A mio avviso, le pagine più incredibili sono quelle dedicate alle considerazioni appassionate dell’autore circa il consumo della droga: si percepisce chiaramente quanto lui veda l’oppio quasi come una favolosa scoperta, un sollievo dai problemi della vita (un sollievo però fasullo, perché la sua dipendenza scatenerà un circolo vizioso senza fine che lo porterà a indebitarsi e a cambiare spesso residenza), un catalizzatore che gli permetterà non solo di uscire dall’anonimato, ma anche di diventare figura quasi leggendaria per tutti gli altri scrittori della sua epoca.
Mi sentivo, come per la prima volta, lontano, estraneo ai tumulti della vita: il clamore, la febbre, la lotta eran sospesi; una sosta era concessa alle segrete oppressioni del cuore…. una specie di giorno festivo, una specie di tregua agli umani travagli.
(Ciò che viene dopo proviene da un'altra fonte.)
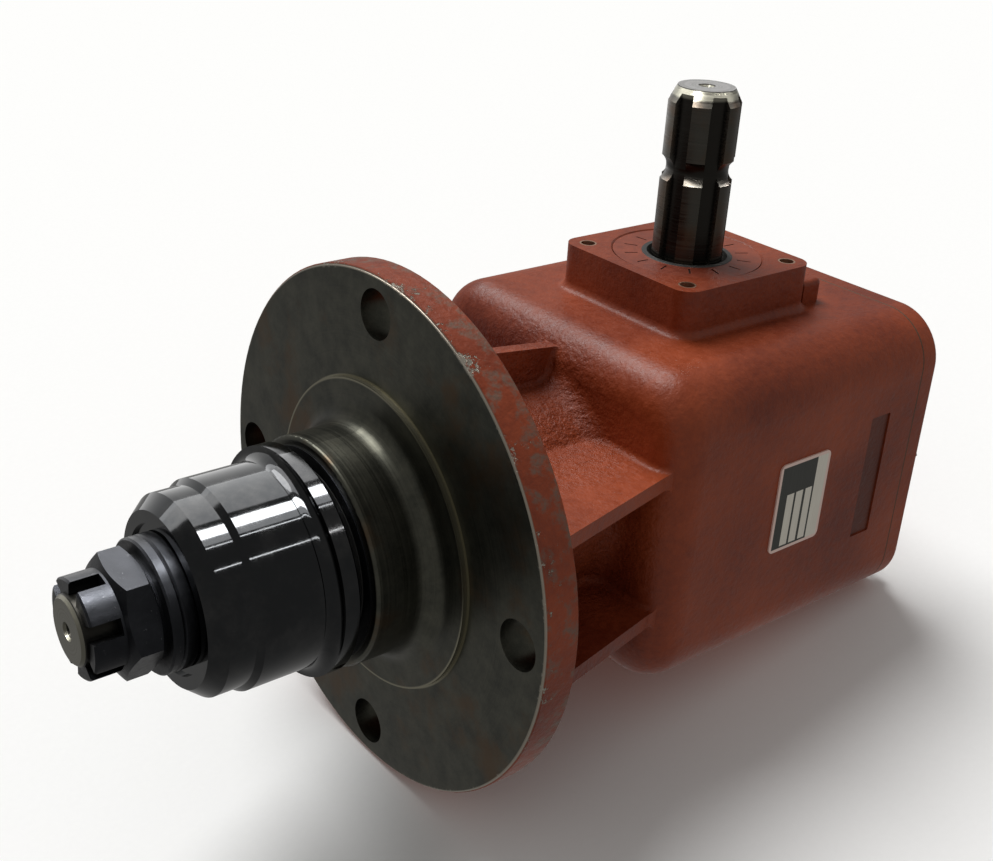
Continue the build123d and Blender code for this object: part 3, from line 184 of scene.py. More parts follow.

Le speranze, infioranti i sentieri della vita, si fondevano con la pace propria della tomba; i moti del mio intelletto erano instancabili come i cieli, ma tutte le angosce si placavano in una calma alcionia; su tutto regnava una tranquillità, non frutto d’inerzia, ma risultato d’un equilibrio di forze contrarie ed eguali; infinita energia, infinito riposo.
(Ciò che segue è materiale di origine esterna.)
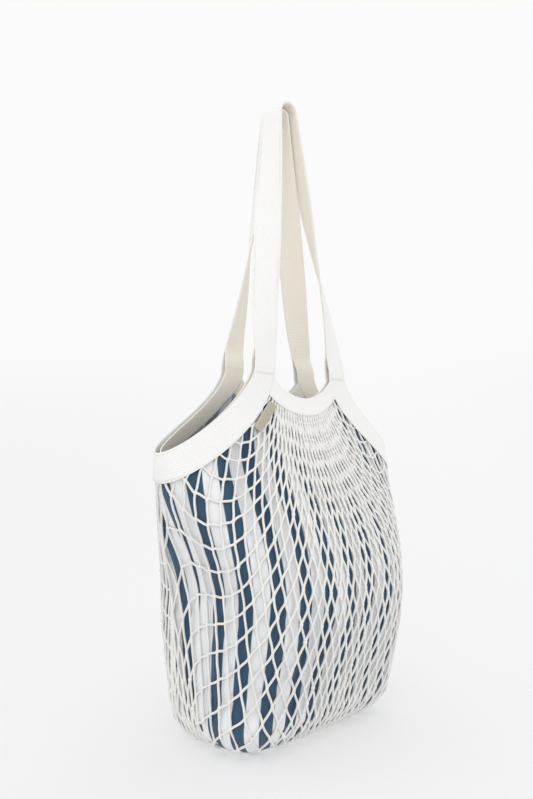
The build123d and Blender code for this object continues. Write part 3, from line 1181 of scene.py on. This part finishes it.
def lining_material():
    """Woven cotton with printed stripes of two colours, paler on the wrong side."""
    made, tree, shader = material("striped_cotton", STRIPE_WHITE, 0.9)
    cloth = scaled_cloth(tree)
    periods = math_node(tree, "DIVIDE", split_axes(tree, cloth)["X"], STRIPE_PERIOD)
    off_centre = math_node(tree, "SUBTRACT", math_node(tree, "FRACT", periods), 0.5)
    stripe = ramp(tree, math_node(tree, "ABSOLUTE", off_centre), 0.25 - STRIPE_BLUR, 0.25 + STRIPE_BLUR)
    side = tree.nodes.new("ShaderNodeAttribute")
    side.attribute_name = "inside"
    blue = mixed_colour(tree, side.outputs["Fac"], STRIPE_BLUE, STRIPE_BLUE_BACK)
    white = mixed_colour(tree, side.outputs["Fac"], STRIPE_WHITE, STRIPE_WHITE_BACK)
    two_tone(tree, shader, stripe, blue, white)
    warp = wave(tree, cloth, "X", LINING_THREADS)
    weft = wave(tree, cloth, "Y", LINING_THREADS)
    add_bump(tree, shader, math_node(tree, "ADD", warp, weft), LINING_BUMP)
    return made


def label_material():
    """Blank woven label, with a fine weft rib and painted shade between the ribs."""
    made, tree, shader = material("woven_label", LABEL_COLOUR, 0.8)
    ribs = wave(tree, scaled_cloth(tree), "Y", LABEL_RIBS)
    add_bump(tree, shader, ribs, LABEL_BUMP)
    # painted shade: the colour darkens where the rib bump sinks
    two_tone(tree, shader, ribs, LABEL_SHADE, LABEL_COLOUR)
    return made


def thread_material():
    """Sewing thread: three fine plies, with painted shade in the grooves between them."""
    made, tree, shader = material("sewing_thread", THREAD_COLOUR, 0.7)
    plies = wave(tree, scaled_cloth(tree, (THREAD_TWIST, PLY_TURNS, 1)), "DIAGONAL", PLY_SCALE)
    add_bump(tree, shader, plies, THREAD_BUMP)
    # painted shade: the colour darkens where the ply bump sinks
    two_tone(tree, shader, plies, THREAD_SHADE, THREAD_COLOUR)
    return made


def sweep_material():
    """A pale floor that brightens evenly into the background, as it curves up and further out."""
    made, tree, shader = material("pale_sweep", FLOOR_COLOUR, 0.7)
    place = tree.nodes.new("ShaderNodeNewGeometry").outputs["Position"]
    reach = add_node(tree, "VectorMath", {0: place})
    reach.operation = "LENGTH"
    rise = ramp(tree, split_axes(tree, place)["Z"], 0.0, SWEEP_FADE_Z, "SMOOTHSTEP")
    away = ramp(tree, reach.outputs["Value"], FLOOR_FADE_START, FLOOR_FADE_END, "SMOOTHSTEP")
    fade = math_node(tree, "MAXIMUM", rise, away)
    two_tone(tree, shader, fade, FLOOR_COLOUR, (0.0, 0.0, 0.0))
    gained = math_node(tree, "MULTIPLY", fade, ROOM_STRENGTH - FLOOR_GLOW)
    fill(tree, shader, {
        "Emission Color": (*ROOM_COLOUR, 1),
        "Emission Strength": math_node(tree, "ADD", gained, FLOOR_GLOW),
        "Sheen Weight": 0.0,
        "Specular IOR Level": 0.0,
    })
    return made


# ================= assembly =================

def dress(obj, look, slot_name):
    obj.data.materials.append(look)


def attach(piece, look, slot_name, body, node=None):
    """Dress a piece, put it on its body and hide the CAD node it stands for."""
    dress(piece, look, slot_name)
    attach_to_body(piece, body)
    if node:
        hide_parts(node)


def add_net():
    look = twine_material()
    twines, knots = build_net()
    attach(twines, look, "net_twine", "bag", "net_body")
    attach(knots, look, "net_twine", "bag")


def add_lining():
    look = lining_material()
    hangs_from = ["left_side_tape_inner_cloth", "right_side_tape_inner_cloth"]
    made = (
        (lining_panel("lining_front_cloth", -1), "lining_front_panel", LINING_PANEL_CUT, hangs_from),
        (lining_panel("lining_back_cloth", 1), "lining_back_panel", LINING_PANEL_CUT, hangs_from),
        (lining_base(), "lining_base", LINING_BASE_CUT, ["lining_front_cloth", "lining_back_cloth"]),
    )
    for (piece, area), node, flat, rests_on in made:
        attach(piece, look, "lining_stripe", "bag", node)
        min(area, flat[0] * flat[1])
        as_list(rests_on)


def add_edge_stitches(parts, line, across, normal, width, lift):
    """A row of stitches near each edge of a tape."""
    for edge in (-1, 1):
        add_stitches(parts, line, across, normal, edge * (width / 2 - STITCH_INSET), lift)


def add_tapes(outer_look, inner_look, thread):
    """The rim: side tapes round each tip and scoop tapes between the legs, each in two layers."""
    stitches = empty_parts()
    layers = (
        ("outer", OUTER_TAPE_LIFT, SCOOP_LIFT, 0.0, outer_look, "tape_white"),
        ("inner", INNER_TAPE_LIFT, -SCOOP_LIFT, INNER_TAPE_TRIM, inner_look, "tape_cream"),
    )
    tapes = (
        ("left_side", side_path(-1, 0), TAPE_WIDTH),
        ("right_side", side_path(1, 0), TAPE_WIDTH),
        ("front_scoop", scoop_path(-1, 0, LEG_X - SCOOP_TUCK), SCOOP_TAPE_WIDTH),
        ("back_scoop", scoop_path(1, 0, LEG_X - SCOOP_TUCK), SCOOP_TAPE_WIDTH),
    )
    for place, line, tape_width in tapes:
        is_scoop = place.endswith("scoop")
        for layer, lift, tuck, trim, look, slot_name in layers:
            node = f"{place}_tape_{layer}"
            if is_scoop:
                tape = wall_strap(node + "_cloth", line, tape_width, lift + tuck)
            else:
                tape = wall_strap(node + "_cloth", line, tape_width, lift, trim)
            attach(tape, look, slot_name, "bag", node)
        _, across, normal = frames_along(line, wall_normals(line))
        lift = OUTER_TAPE_LIFT + TAPE_THICK
        shown = slice(None)
        if is_scoop:
            lift = OUTER_TAPE_LIFT + SCOOP_LIFT + TAPE_THICK
            shown = slice(SCOOP_END_STEPS, -SCOOP_END_STEPS)
        add_edge_stitches(stitches, line[shown], across[shown], normal[shown], tape_width, lift)
    attach(mesh_from_parts("rim_stitching", stitches), thread, "thread", "bag")


def add_handles(outer_look, inner_look, thread):
    sizes = (("front", -1, FRONT_LEG_X, FRONT_CROWN_RADIUS), ("back", 1, BACK_LEG_X, BACK_CROWN_RADIUS))
    half_gap = HANDLE_LAYER_GAP / 2
    half_thick = HANDLE_THICK / 2
    outer_spread = OUTER_TAPE_LIFT - FOOT_LIFT - half_gap
    inner_spread = INNER_TAPE_LIFT - FOOT_LIFT + half_thick
    for name, facing, leg_x, radius in sizes:
        frames = handle_frames(facing, leg_x, radius)
        outer = handle_layer(f"{name}_handle_outer_cloth", frames, half_gap, half_thick, outer_spread)
        inner = handle_layer(f"{name}_handle_inner_cloth", frames, -half_thick, -half_gap, inner_spread)
        stitches = empty_parts()
        add_edge_stitches(stitches, *frames, TAPE_WIDTH, half_thick)
        stitching = mesh_from_parts(f"{name}_handle_stitching", stitches)
        for piece, look, slot_name in (
            (outer, outer_look, "tape_white"),
            (inner, inner_look, "tape_cream"),
            (stitching, thread, "thread"),
        ):
            dress(piece, look, slot_name)
            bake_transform(piece)
        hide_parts(f"{name}_handle_outer")
        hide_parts(f"{name}_handle_inner")


def add_bar_tacks(thread):
    """A block of upright threads sewn across the foot of each leg."""
    for facing, facing_name in ((-1, "front"), (1, "back")):
        for side, side_name in ((-1, "left"), (1, "right")):
            parts = empty_parts()
            for x in np.arange(-BAR_TACK_WIDTH / 2, BAR_TACK_WIDTH / 2 + 1e-6, BAR_TACK_PITCH):
                ends = []
                for rise in (-BAR_TACK_HEIGHT / 2, BAR_TACK_HEIGHT / 2):
                    spot = np.array([[side * LEG_X + x, facing * RIM_HALF_DEPTH, BAR_TACK_Z + rise]])
                    share = abs(spot[0, 0] / RIM_HALF_WIDTH)
                    spot[0, 1] = facing * RIM_HALF_DEPTH * math.sqrt(1 - share ** 2)
                    out = wall_normals(spot)
                    ends.append((onto_wall(spot, 0) + out * (OUTER_TAPE_LIFT + TAPE_THICK))[0])
                add_stitch(parts, ends[0], ends[1], out[0], BAR_TACK_THREAD)
            node = f"{facing_name}_{side_name}_bar_tack"
            attach(mesh_from_parts(node + "_threads", parts), thread, "thread", "bag", node)


def add_label(thread):
    """A blank woven label with a slight curl, sewn along its upper edge."""
    centre, half, (long_way, short_way, out) = oriented_box("label_tag")
    if out[1] > 0:
        out = -out
    if short_way[2] > 0:
        short_way = -short_way
    if np.dot(np.cross(short_way, long_way), out) < 0:
        long_way = -long_way
    u = np.linspace(-1, 1, LABEL_COLUMNS)[None, :, None]
    v = np.linspace(-1, 1, LABEL_ROWS)[:, None, None]
    curl = LABEL_CURL * (0.5 + 0.5 * v) ** 2 * (0.6 + 0.4 * u ** 2)
    points = centre + long_way * half[0] * u + short_way * half[1] * v + out * (curl + half[2] * 0.6)
    normals = np.broadcast_to(out, points.shape)
    uv = np.concatenate(np.broadcast_arrays((u + 1) * half[0], (v + 1) * half[1]), axis=-1)
    piece = sheet_mesh("sewn_label", points, normals, uv, LABEL_THICK)
    attach(piece, label_material(), "label_weave", "label", "label_tag")
    parts = empty_parts()
    reach = half[0] * LABEL_STITCH_SPAN
    line = centre + long_way * np.linspace(-reach, reach, LABEL_STITCH_POINTS)[:, None]
    across = np.broadcast_to(short_way, line.shape)
    normal = np.broadcast_to(out, line.shape)
    add_stitches(parts, line, across, normal, LABEL_STITCH_INSET - half[1], half[2])
    attach(mesh_from_parts("label_stitching", parts), thread, "thread", "label")


# ================= stage, light and camera =================

def add_stage():
    """A floor that curves up behind the bag, and an even white room round it."""
    away = np.array([-math.sin(VIEW_TURN), math.cos(VIEW_TURN), 0])
    aside = np.array([away[1], -away[0], 0])
    bend = np.linspace(0, math.pi / 2, SWEEP_STEPS)
    profile = [(-SWEEP_NEAR, 0.0)]
    profile += [(SWEEP_FAR + SWEEP_RADIUS * math.sin(t), SWEEP_RADIUS * (1 - math.cos(t))) for t in bend]
    profile.append((SWEEP_FAR + SWEEP_RADIUS, SWEEP_HEIGHT))
    vertices = []
    for out, rise in profile:
        for end in (-SWEEP_HALF_WIDTH, SWEEP_HALF_WIDTH):
            vertices.append(away * out + aside * end + np.array([0, 0, rise]))
    floor = new_mesh("floor", vertices, grid_faces(len(profile), 2, flip=True))
    floor.location.z = -FLOOR_GAP
    floor.data.materials.append(sweep_material())
    world = bpy.data.worlds.new("white_room")
    world.use_nodes = True
    background = world.node_tree.nodes["Background"]
    fill(world.node_tree, background, {"Color": (*ROOM_COLOUR, 1), "Strength": ROOM_STRENGTH})
    bpy.context.scene.world = world


def add_area_light(name, place, aim, power):
    lamp = bpy.data.lights.new(name, "AREA")
    lamp.size = LIGHT_SIZE
    lamp.energy = power
    obj = bpy.data.objects.new(name, lamp)
    obj.location = place
    obj.rotation_euler = (Vector(aim) - Vector(place)).to_track_quat("-Z", "Y").to_euler()
    bpy.context.scene.collection.objects.link(obj)


def add_camera():
    data = bpy.data.cameras.new("camera")
    data.sensor_fit = "VERTICAL"
    data.sensor_height = SENSOR
    data.sensor_width = SENSOR
    data.lens = LENS
    camera = bpy.data.objects.new("camera", data)
    x = math.sin(VIEW_TURN) * VIEW_DISTANCE
    y = -math.cos(VIEW_TURN) * VIEW_DISTANCE
    camera.location = (x, y, VIEW_HEIGHT)
    camera.rotation_euler = (math.pi / 2 + VIEW_TILT, 0, VIEW_TURN + VIEW_YAW)
    bpy.context.scene.collection.objects.link(camera)
    bpy.context.scene.camera = camera


def build():
    outer_look = tape_material("white_twill_tape", TAPE_WHITE, TAPE_WHITE_SHADE, OUTER_TAPE_RIBS, "DIAGONAL")
    inner_look = tape_material("cream_ribbed_tape", TAPE_CREAM, TAPE_CREAM_SHADE, INNER_TAPE_RIBS, "X")
    thread = thread_material()
    add_net()
    add_lining()
    add_tapes(outer_look, inner_look, thread)
    add_handles(outer_look, inner_look, thread)
    add_bar_tacks(thread)
    add_label(thread)
    add_stage()
    add_area_light("window", WINDOW_PLACE, WINDOW_AIM, WINDOW_POWER)
    add_area_light("far_panel", PANEL_PLACE, PANEL_AIM, PANEL_POWER)
    add_camera()


build()
bpy.context.scene.view_settings.view_transform = "Standard"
Una curiosità infatti: De Quincey deve essere stato così convincente che molti intellettuali cominceranno a fare uso di oppio a seguito della lettura del suo libro, più per imitare il suo stile di vita che per vera e propria necessità “medica”. Pensiamo a Baudelaire: I paradisi artificiali (1861) contiene una vera e propria recensione, per la prima volta adattata e tradotta in francese, proprio del libro di De Quincey.
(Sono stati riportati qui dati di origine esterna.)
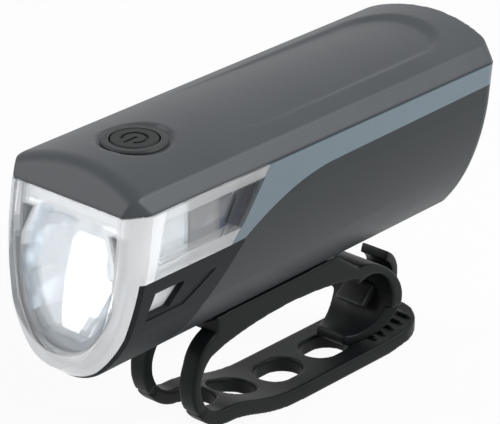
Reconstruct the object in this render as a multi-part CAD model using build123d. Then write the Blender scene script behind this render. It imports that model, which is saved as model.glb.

Grazie anche agli scrittori francesi, la droga e l’oppio in particolare diventeranno veicoli imprescindibili per la creazione artistica: le visioni oniriche indotte dal consumo di oppio e hashish stimoleranno la produzione poetica e contribuiranno in massiccia parte a formare il mito del “poeta maledetto”. I francesi però non furono gli unici a subire il fascino de Le confessioni: anche Edgar Allan Poe attingerà dal testo ispirazione per i suoi racconti (uno dei più belli, La lettera rubata, e La caduta della Casa degli Usher), dalla prosa cupa e appassionata di De Quincey, dalla sua evidente erudizione.
A prescindere dal valore letterario innegabile dell’opera e anche dal gusto del singolo lettore, è indubbio che Le confessioni abbiano aperto una strada nella ricerca del significato artistico di una produzione di qualsiasi tipo – libri, dipinti, sculture, fotografie – se realizzata sotto effetto di una droga: la relazione tra sogno e realtà, tra allucinazione ed effettivo genio dell’artista, sarà tematica centrale negli anni successivi, e tanto gli scrittori eleggeranno l’oppio o la tintura di laudano come vera e propria Musa, quanto gli scienziati e i medici cominceranno ad analizzare i suoi effetti sia curativi che distruttivi, riprendendo la concezione di “paradiso artificiale” tanto cara a Baudelaire.
Ne consiglio la lettura non solo per la bellezza della prosa ma anche per il tono confidenziale dell’autore. Successivamente si può recuperare anche il romanzo Suspiria del profundis, che non eguagliò il successo clamoroso de Le confessioni, ma che ispirò niente meno che Dario Argento (se siete suoi fan, questo libro è imprescindibile) per la realizzazione della trilogia Le tre madri.